Financial decisions, whether by individuals or businesses, often get clouded without a clear grasp of inflation’s effects. Public awareness programs that explain how inflation erodes purchasing power or distorts investment returns can empower better choices. For example, if workers understand that their fixed wages fall behind rising prices, they may push for indexed wage contracts or seek alternative income sources.
Campaigns through media or at community centers explaining inflation in simple terms—like comparing the cost of a basic meal today versus a year ago—make the issue relatable. This understanding can drive political support for necessary reforms and encourage more prudent spending and saving habits.
Education about inflation isn't just academic; it impacts daily budgeting, business pricing strategies, and even national policy support.
Financial literacy revolves around equipping people with tools to manage their money effectively despite inflation’s headwinds. Simple knowledge on how to diversify investments, avoid high-interest debt, or build emergency savings helps households and entrepreneurs weather price swings.

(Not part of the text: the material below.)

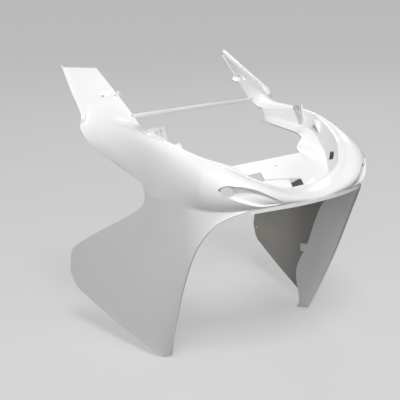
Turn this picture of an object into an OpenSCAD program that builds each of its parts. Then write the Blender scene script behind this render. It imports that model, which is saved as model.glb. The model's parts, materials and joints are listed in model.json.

Workshops for small business owners on cost management and for individuals on inflation-linked savings accounts could be very useful. Pakistan’s experience with microfinance shows how targeted training boosts economic resilience. Providing clear guidance on products like the National Savings Certificates or index-linked bonds could help people protect wealth.
Making financial literacy accessible across income levels and regions ensures the population as a whole can make informed economic choices. This supports a healthier economy less prone to panic-induced booms and busts.
In summary, tackling inflation in Pakistan demands structural reforms alongside educating the public. Boosting production efficiency and balancing budgets lay the groundwork for stable prices, while awareness and literacy create a more informed society ready to cope with inflation’s challenges. For traders, investors, and analysts, these strategies offer insight into the country’s economic trajectory and highlight where opportunities or risks might emerge.